Arne Zank im Interview über das neue Tocotronic-Album und eine Art unfreiwilligen Neuanfang

  »Der Ruhestand ist keine schlechte Aussicht« | Arne Zank im Interview über das neue Tocotronic-Album und eine Art unfreiwilligen Neuanfang  Foto: Noel Richter

»Digital ist besser« – behaupteten drei trainingsbejackte junge Männer vor ziemlich genau 30 Jahren. Dass sie sich im Anschluss aufmachen würden, eine der wichtigsten und prägendsten Rockbands des Landes zu werden, war damals nicht unbedingt zu erwarten. Doch genau so ist es gekommen. Und die Band zeigt noch keine Anzeichen von Müdigkeit. Gerade ist ihr 14. Album erschienen: »Golden Years«, eine ausgedehnte Tour steht an. Jede Menge zu besprechen also – und das tun wir mit Tocotronic-Schlagzeuger Arne Zank (links im Bild).

Ist es beim 14. Album immer noch aufregend oder einfach Routine, wenn es veröffentlicht wird?

Das bleibt spannend. Wir haben natürlich so eine Routine, aber die ganze Musikbranche und das Umfeld hat sich ja die letzten Jahre und Jahrzehnte sehr verändert. Und man hat immer sehr unterschiedliche Phasen in unserem Beruf: Da gibt es mal ein Jahr, das eher ruhig ist, und dann macht man eben Musik oder Dirk schreibt Lieder, dann tauscht man sich darüber aus, dann fängt man an, das zu produzieren, dann nimmt man die Sachen auf, dann geht man dran, die Sachen für die Livekonzerte neu zu arrangieren und zu proben. Dadurch bleibt es spannend.
 

Was war in der Musiklandschaft und beim Vermarkten eines Albums denn vor 30 Jahren anders als heute?
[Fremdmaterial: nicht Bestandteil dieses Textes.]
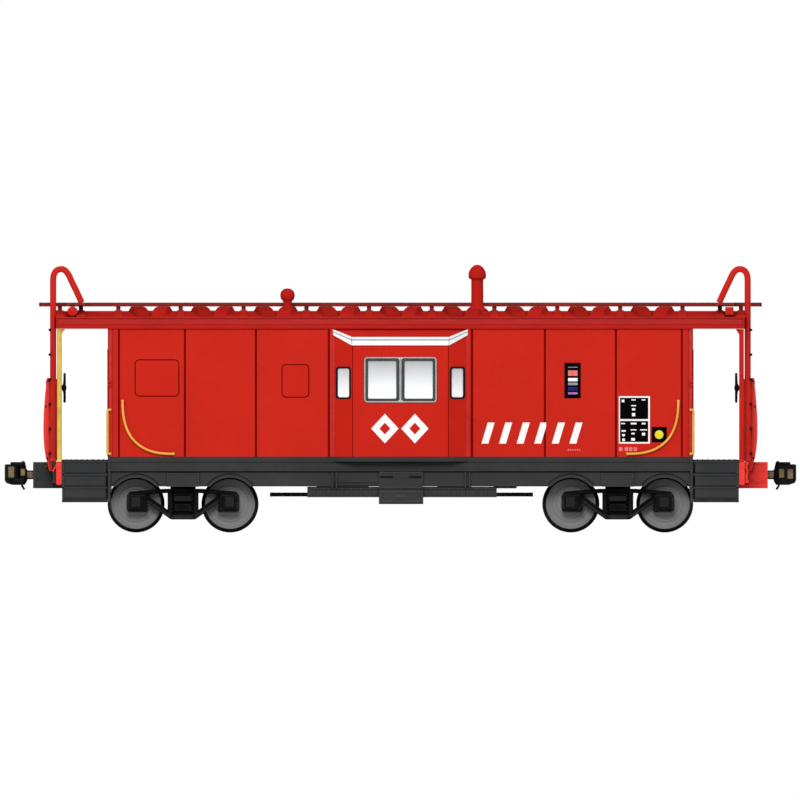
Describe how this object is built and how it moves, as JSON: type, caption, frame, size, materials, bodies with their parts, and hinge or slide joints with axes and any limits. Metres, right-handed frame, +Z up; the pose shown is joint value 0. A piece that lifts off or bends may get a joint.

Als wir angefangen haben, bei den Major-Firmen Platten zu veröffentlichen, ist man zum Beispiel noch mit dem Flugzeug rumgeflogen, nach Köln oder nach München, weil da Interviews waren. Das war sehr aufregend, aber natürlich auch völlig absurd, wenn man sich heutzutage die CO2-Bilanz von solchen Aktionen anguckt. Und ich glaube auch, das Geld wird von den Musikkonzernen einfach nicht mehr so aus dem Fenster rausgeschmissen wie damals.
 

Haben Sie damals erahnen können, dass Tocotronic 30 Jahre später nicht nur existieren, sondern auch ein 14. Album rausbringen könnte?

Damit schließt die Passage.